M&A activity will continue to be abundant. There has been a number of high profile M&A transactions in 2021. Whether it’s a large fintech player like Klarna looking to actively expand its product offerings and coverage with the acquisition of six separate companies or global incumbents players strategically entering new markets – like JPMorgan Chase acquiring Nutmeg – the trend seems to be here to stay. We expect Europe, in particular, to be the greatest contributor to M&A activity. For example, Mastercard and Visa recently entered the fray with two of the most significant acquisitions. The former acquired open-banking startup Tink for €1.8 billion and the latter acquired cross-border payments (and Anthemis portfolio company) CurrencyCloud for £700 million. We also predict a rise in smaller-scale M&A as the abundance of debt and equity gives rise to rollups and inorganic opportunities across the sector. While this won’t be for everyone, we expect that savvy smaller fintechs who can stretch their corporate development muscle and are good at integrating teams will start to see the value here.

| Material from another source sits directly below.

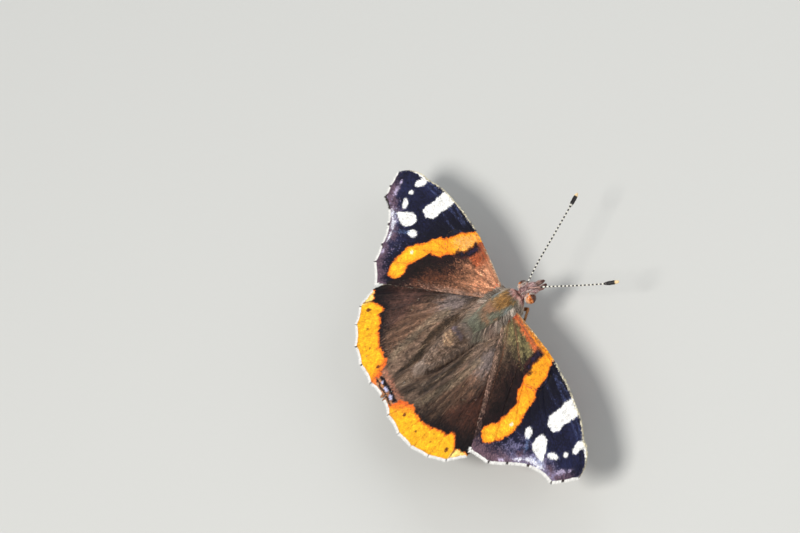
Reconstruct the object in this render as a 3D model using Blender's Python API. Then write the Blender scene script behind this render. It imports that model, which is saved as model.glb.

SPAC and IPO activity will likely continue. 2021 was a record-breaking year for IPOs, with companies raising more than $315 billion in the public markets. More than half of this was from SPACs, including our recently sponsored, women-led SPAC, Anthemis Digital Acquisitions I Corp (Nasdaq ADALU). Fintech alone saw 37 companies go to IPO. And this is only the beginning. While it’s likely that we will see fewer B2C companies accessing the public market this year, the growth of the fintech category generally has provided a strong appetite for companies in the sector. Expect to see more B2B fintechs go public. And the flexibility provided through the SPAC vehicle makes it an obvious choice for solid companies looking to grow. SPAC sponsors with credible reputations and experience who are looking for true partnerships will lead the way over celebrity and out-of-touch teams.
Regulators and lawmakers will advance regulation. The explosion of business models and technologies has gone beyond the capabilities of existing regulatory regimes. We recognize that this is a part of the financial services disruption. I may be overly optimistic, but I think we’ll start to see some regulatory breakthroughs and clarity on important themes in 2022, and that some of the issues that put regulators on the back foot in 2021 – such as stablecoins, BNPL and DAOs – will receive more regulatory clarity through rule-writing in 2022.
With all that has happened to bring the fintech sector front and center in 2021, it would be easy to be daunted by the pace and momentum in the market. But, at Anthemis, we are doubling down on our thesis for the reinvention of the financial system and we are proudly accepting the responsibility that comes with being an early and leading voice in the evolution of our industry. As 2022 begins, we look forward to stewarding our financial, human and intellectual capital and resources in the service of this exciting, robust and resilient world to come.